The problem
Will you quote precisely the lines that run from the top of the material below to the line containing "bpy.context.scene.world = world", both ends included?

Data shown

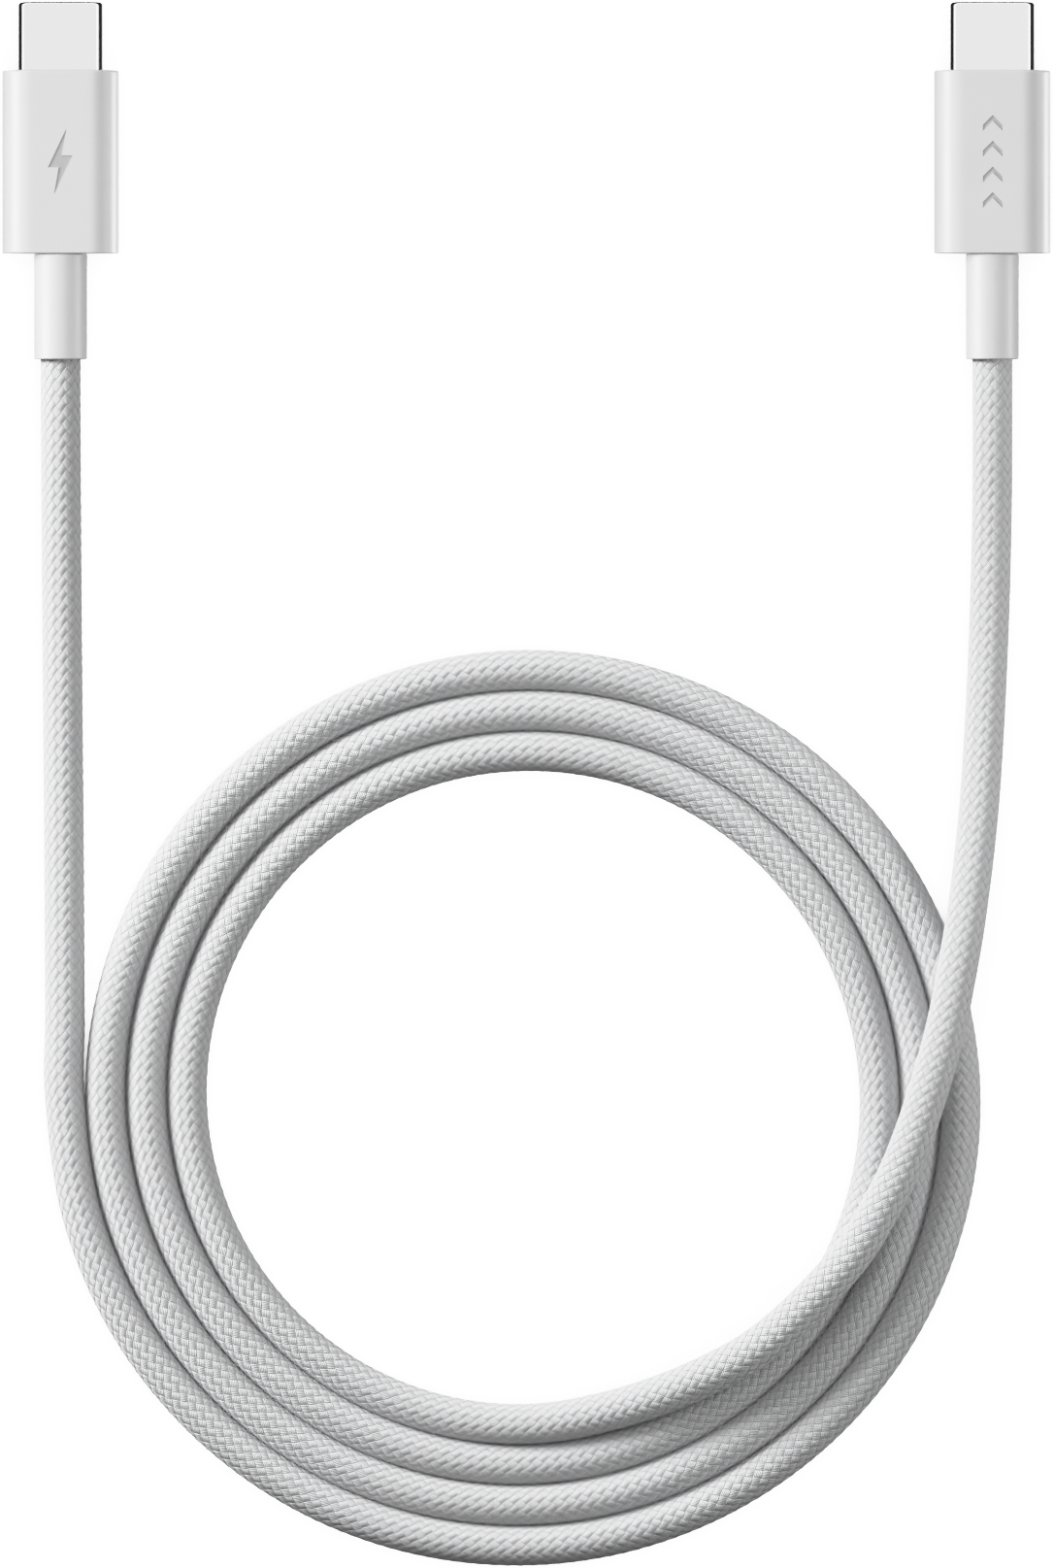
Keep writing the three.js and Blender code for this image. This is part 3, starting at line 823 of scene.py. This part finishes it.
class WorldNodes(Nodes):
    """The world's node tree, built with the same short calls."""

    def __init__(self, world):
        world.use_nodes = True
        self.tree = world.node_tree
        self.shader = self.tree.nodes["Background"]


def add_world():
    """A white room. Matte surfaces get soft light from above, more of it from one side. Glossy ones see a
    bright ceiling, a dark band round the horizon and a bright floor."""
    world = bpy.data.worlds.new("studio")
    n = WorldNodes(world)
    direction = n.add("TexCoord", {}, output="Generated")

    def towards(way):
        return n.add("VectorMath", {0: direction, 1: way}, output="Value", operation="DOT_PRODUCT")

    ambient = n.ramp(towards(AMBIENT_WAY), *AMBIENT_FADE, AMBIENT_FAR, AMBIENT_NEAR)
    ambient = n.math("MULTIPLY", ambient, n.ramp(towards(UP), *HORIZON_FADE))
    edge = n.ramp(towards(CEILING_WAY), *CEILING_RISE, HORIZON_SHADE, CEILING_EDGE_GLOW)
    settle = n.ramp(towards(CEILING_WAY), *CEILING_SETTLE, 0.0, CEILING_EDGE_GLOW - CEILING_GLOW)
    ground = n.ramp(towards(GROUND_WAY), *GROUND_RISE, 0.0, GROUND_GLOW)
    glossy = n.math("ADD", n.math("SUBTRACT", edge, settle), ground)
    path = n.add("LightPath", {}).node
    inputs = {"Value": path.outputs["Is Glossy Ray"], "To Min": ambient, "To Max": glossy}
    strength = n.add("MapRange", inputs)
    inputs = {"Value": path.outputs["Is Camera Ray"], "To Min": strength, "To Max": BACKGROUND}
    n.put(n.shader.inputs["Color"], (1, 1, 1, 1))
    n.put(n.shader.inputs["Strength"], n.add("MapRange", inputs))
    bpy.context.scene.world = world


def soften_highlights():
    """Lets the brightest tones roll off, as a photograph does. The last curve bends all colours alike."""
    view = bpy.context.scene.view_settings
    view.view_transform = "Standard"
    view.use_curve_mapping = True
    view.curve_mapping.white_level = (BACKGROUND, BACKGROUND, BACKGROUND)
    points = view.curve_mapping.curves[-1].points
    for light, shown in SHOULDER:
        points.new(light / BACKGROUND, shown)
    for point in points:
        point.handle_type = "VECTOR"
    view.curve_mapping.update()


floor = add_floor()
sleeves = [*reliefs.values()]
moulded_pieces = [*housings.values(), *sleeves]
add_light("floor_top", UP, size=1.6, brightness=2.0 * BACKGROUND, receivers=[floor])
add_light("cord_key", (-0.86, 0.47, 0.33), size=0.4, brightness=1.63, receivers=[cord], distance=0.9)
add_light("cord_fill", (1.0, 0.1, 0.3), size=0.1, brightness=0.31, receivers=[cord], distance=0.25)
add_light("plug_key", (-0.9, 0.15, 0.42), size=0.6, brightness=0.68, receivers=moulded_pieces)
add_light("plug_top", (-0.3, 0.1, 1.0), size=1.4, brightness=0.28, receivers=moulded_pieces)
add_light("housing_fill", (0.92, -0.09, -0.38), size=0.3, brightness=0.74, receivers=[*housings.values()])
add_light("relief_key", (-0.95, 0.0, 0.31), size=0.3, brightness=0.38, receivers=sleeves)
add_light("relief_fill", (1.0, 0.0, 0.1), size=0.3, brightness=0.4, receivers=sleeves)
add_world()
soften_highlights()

The reply
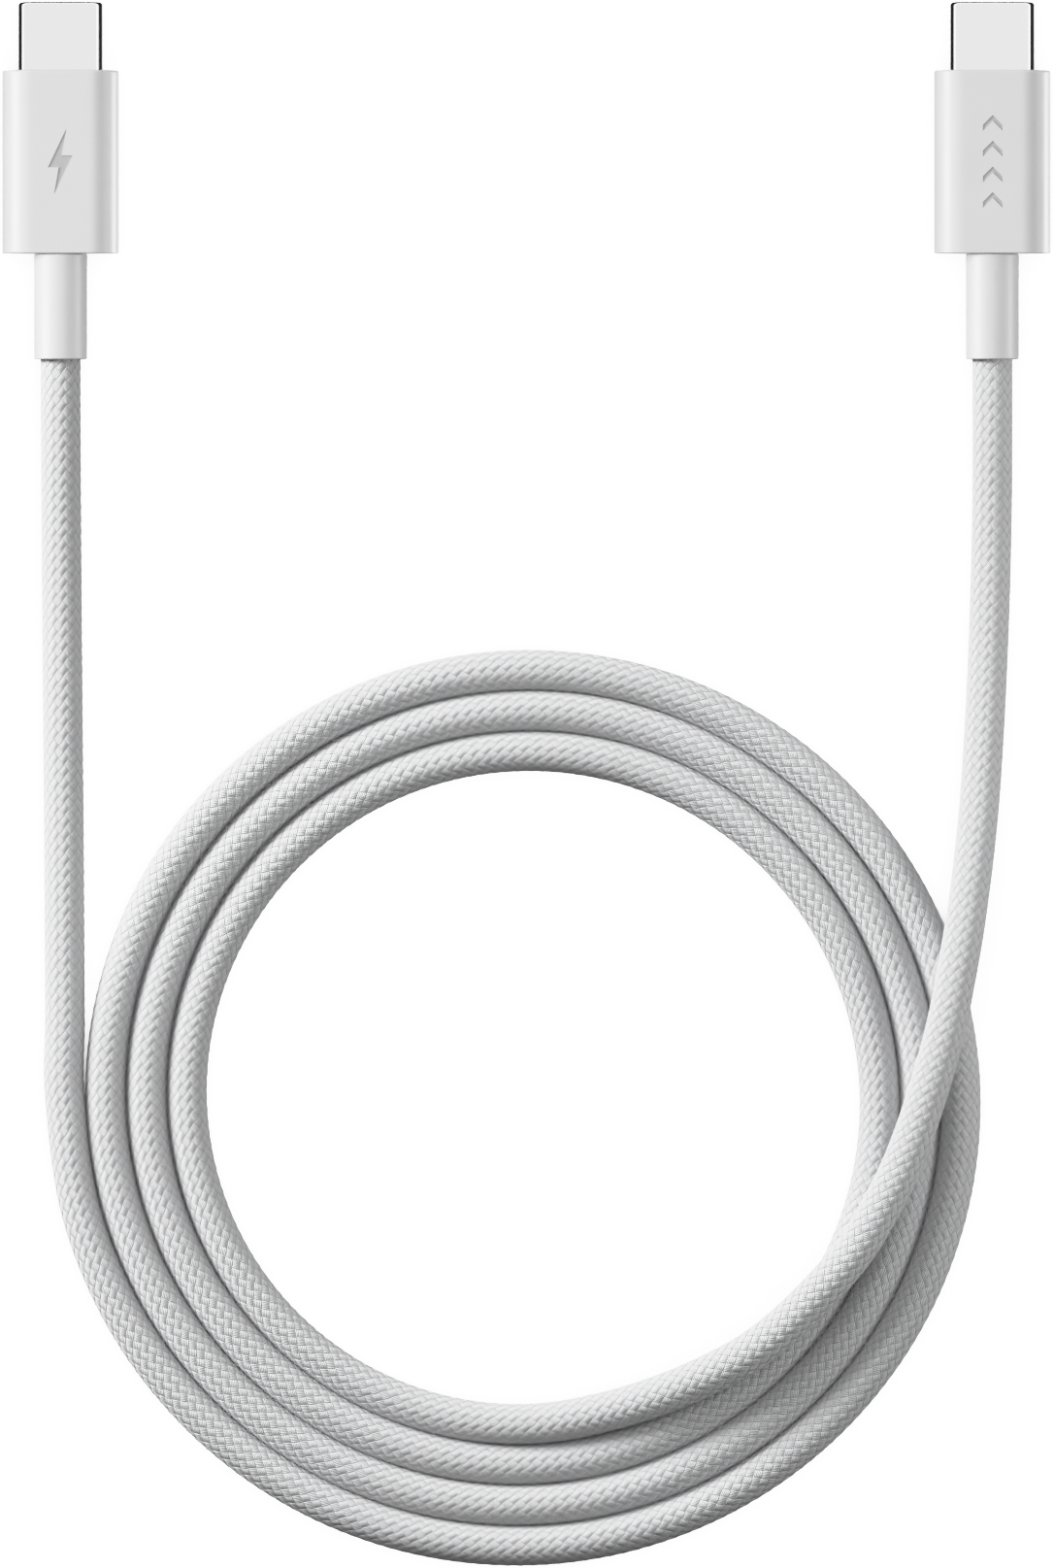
Keep writing the three.js and Blender code for this image. This is part 3, starting at line 823 of scene.py. This part finishes it.
class WorldNodes(Nodes):
    """The world's node tree, built with the same short calls."""

    def __init__(self, world):
        world.use_nodes = True
        self.tree = world.node_tree
        self.shader = self.tree.nodes["Background"]


def add_world():
    """A white room. Matte surfaces get soft light from above, more of it from one side. Glossy ones see a
    bright ceiling, a dark band round the horizon and a bright floor."""
    world = bpy.data.worlds.new("studio")
    n = WorldNodes(world)
    direction = n.add("TexCoord", {}, output="Generated")

    def towards(way):
        return n.add("VectorMath", {0: direction, 1: way}, output="Value", operation="DOT_PRODUCT")

    ambient = n.ramp(towards(AMBIENT_WAY), *AMBIENT_FADE, AMBIENT_FAR, AMBIENT_NEAR)
    ambient = n.math("MULTIPLY", ambient, n.ramp(towards(UP), *HORIZON_FADE))
    edge = n.ramp(towards(CEILING_WAY), *CEILING_RISE, HORIZON_SHADE, CEILING_EDGE_GLOW)
    settle = n.ramp(towards(CEILING_WAY), *CEILING_SETTLE, 0.0, CEILING_EDGE_GLOW - CEILING_GLOW)
    ground = n.ramp(towards(GROUND_WAY), *GROUND_RISE, 0.0, GROUND_GLOW)
    glossy = n.math("ADD", n.math("SUBTRACT", edge, settle), ground)
    path = n.add("LightPath", {}).node
    inputs = {"Value": path.outputs["Is Glossy Ray"], "To Min": ambient, "To Max": glossy}
    strength = n.add("MapRange", inputs)
    inputs = {"Value": path.outputs["Is Camera Ray"], "To Min": strength, "To Max": BACKGROUND}
    n.put(n.shader.inputs["Color"], (1, 1, 1, 1))
    n.put(n.shader.inputs["Strength"], n.add("MapRange", inputs))
    bpy.context.scene.world = world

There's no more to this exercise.